Cette année, seuls les Emirats arabes unis avaient fait mieux que la Tunisie. Ils ont accordé à leurs salariés une semaine entière de congé pour les fêtes de l’Aïd El-Fitr. Il faut reconnaître, cependant, que trois jours d’arrêt de travail après un long mois partagé entre la douce oisiveté des uns et les délices de l’insouciance des autres, ce n’est déjà pas si mal.
Par Yassine Essid
Le luxe enrichit des sociétés et appauvrit d’autres.
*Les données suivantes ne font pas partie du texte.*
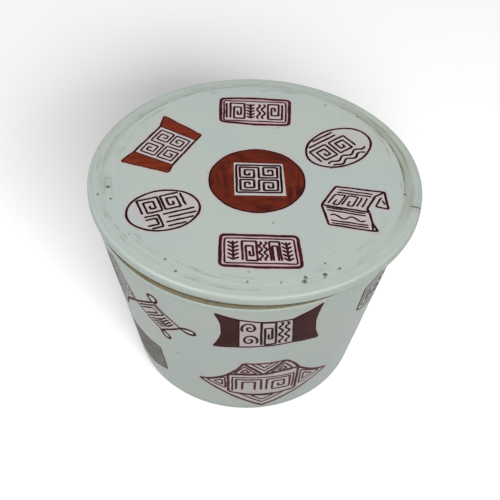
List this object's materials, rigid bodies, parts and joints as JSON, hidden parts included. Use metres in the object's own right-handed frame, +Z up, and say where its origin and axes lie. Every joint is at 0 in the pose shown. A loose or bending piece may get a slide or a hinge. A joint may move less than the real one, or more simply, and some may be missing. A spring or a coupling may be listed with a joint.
{
  "type": "seal paste box",
  "caption": "Round tapered porcelain box with a flat overhanging lid on a locating ring, holding a domed cake of red seal paste, painted with small framed panels.",
  "frame": {"origin": "centre of the foot ring, on the plane that the box stands on", "axes": "+Z up along the box's own turning axis; the lid is lifted along +Z; -Y is the side that faces the viewer and +X is to its right"},
  "size_m": [0.09, 0.091, 0.0592],
  "materials": {
    "porcelain": "gloss",
    "seal_paste": "satin",
    "red_enamel": "satin",
    "line_enamel": "satin"
  },
  "bodies": {
    "box": {"box_body": "porcelain", "seal_paste": "seal_paste"},
    "lid": {"lid": "porcelain"}
  },
  "joints": [
    {"name": "lid_lift", "type": "slide", "parent": "box", "child": "lid", "axis": [0, 0, 1], "range_m": [0, 0.07]}
  ]
}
Ces courtes vacances collectives, même dans un pays où il n’y a plus grand-chose à faire, pèsent quand même sur son économie.
Menant à une semaine de deux jours ouvrés payée cinq, ce congé demeure un luxe bien coûteux de dilapidation d’argent public et impacte négativement la croissance du PIB d’un pays déjà bien mal en point. On parle d’un milliard et demi de dinars de pertes. D’autres nous rassurent, toutefois, qu’en période de conjoncture morose, s’arrêter de travailler une journée serait moins pénalisant qu’en période d’activité intense. Tant mieux.
La complaisance électoraliste travestit la trahison en réalisme
Ce que l’on comprend moins bien, c’est l’attitude d’un chef de gouvernement fraîchement promu leader d’un parti politique supposé de tendance progressiste, qui n’arrête pas de multiplier les mises en garde sur l’état économique du pays, d’inciter les gens à retourner au travail productif, mais qui aurait été mieux inspiré de bannir toute tentation de transiger sous quelque prétexte que ce soit avec les principes de réalité.
Mais la complaisance électoraliste est déjà à l’œuvre, toujours prompte à travestir la trahison en réalisme et à se soumettre sans nuance aux desiderata d’un peuple qui sent le moisi et qui s’attache de plus en plus à un passé et à des rituels sans intérêt.
Deux jours auraient largement suffi pour fêter l’Aïd n’eût été cette persistante mascarade de «la nuit du doute», pendant laquelle on s’est retrouvés suspendus aux lèvres du Grand mufti de la république qui avait mis tant de temps à observer le ciel.
L’islam, qui a vu le jour dans une société utilisant le calendrier lunaire, a fait sienne cette tradition et l’a maintenue. De ce fait, on adopta le calendrier lunaire dans les territoires gagnés à l’islam où se fondèrent des États musulmans.
Le point de départ de la chronologie musulmane est l’événement marquant de la fuite hijra du prophète de l’islam, obligé de quitter La Mecque pour se réfugier à Médine; aussi le calendrier musulman est-il dit calendrier «Hégire».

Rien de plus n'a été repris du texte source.